Because Somalia provided a haven for al-Qaeda, it was a special target after Sept. 11, 2001. But the Bush administration, remembering the disastrous 1993 humanitarian intervention, was wary of getting involved directly. Initially, the CIA paid Somali warlords to hunt down al-Qaeda operatives. But the warlords didn't catch many terrorists and, perhaps worse, the payoffs added to an anarchic situation that led many Somalis to turn to the Islamic Courts for protection.

The Somalis were mercenary but unreliable. One official recalls how the CIA distributed matchbooks in Somalia offering a $10 million reward for the capture of Osama bin Laden. The Somalis complained that they were being cheated because a CIA Web site was offering a $25 million reward.

The bounties to the Somali warlords "at the time appeared to be the only viable option given our lack of access," says an intelligence official back in the United States. The secret CIA program was terminated in 2006.

Ethiopia, fearing the establishment of a radical Muslim government on its eastern border, began planning its military intervention soon after the Islamic Courts took control in Mogadishu in June 2006. At first, Centcom cautioned the Ethiopians against invading. But after 10,000 Ethiopian troops surged across the border on Dec. 24, they received U.S. overhead reconnaissance and other battlefield intelligence.

Next came an Ethiopian-American pincer strategy: In January, after Muslim fighters had fled Mogadishu, the United States launched two devastating air attacks with AC-130 gunships. A senior al-Qaeda operative named Abu Talha al-Sudani was probably killed in these coordinated attacks, a U.S. official said. Overall, about 8,000 Muslim fighters were killed in the brief war, while the Ethiopians lost just 225 dead, with 500 wounded.

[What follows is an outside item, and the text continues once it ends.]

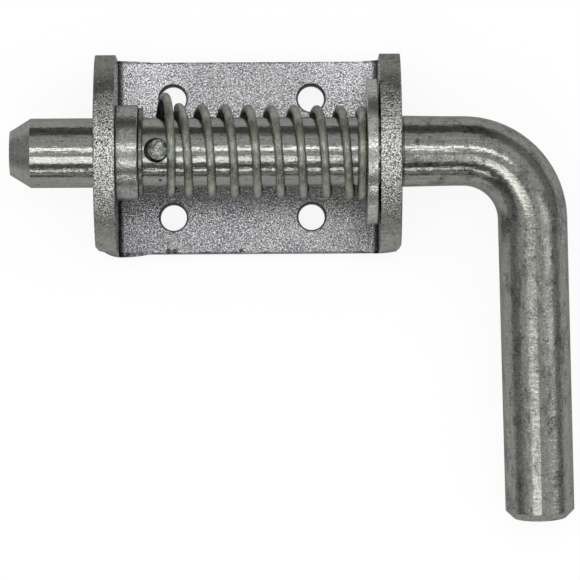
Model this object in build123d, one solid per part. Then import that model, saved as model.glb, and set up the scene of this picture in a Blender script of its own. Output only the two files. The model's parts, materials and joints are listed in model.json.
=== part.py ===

A successful proxy war, from the American standpoint. But then what? The Ethiopians began pulling out their troops almost immediately, and by March, the Muslim radicals were threatening to regain control of Mogadishu. Ethiopian troops stormed back and crushed the Muslim rebels once again. The Ethiopians have now concluded that they can't withdraw completely anytime soon; they must instead stay and train a friendly Somali army that can support the pro-Ethiopian "Transitional Federal Government."

The Ethiopians are hopeful they can forge a reconciliation among Somali clan leaders. Meanwhile, the Ethiopians are looking for cover from an African Union force they hope will eventually total at least 5,000 soldiers; so far only about 1,800 soldiers from Uganda have shown up.

It's like Iraq and Afghanistan, in other words. A decisive military strike has destroyed one threat. But what's left behind, when the dust clears, is a shattered tribal society that won't have real stability without a complex process of political reconciliation and economic development.

There's no turning back now, says a U.S. diplomat, but he cautions: "Anyone working in Somalia has to have developed a certain humility about our ability to pick leaders from clans and sub-clans."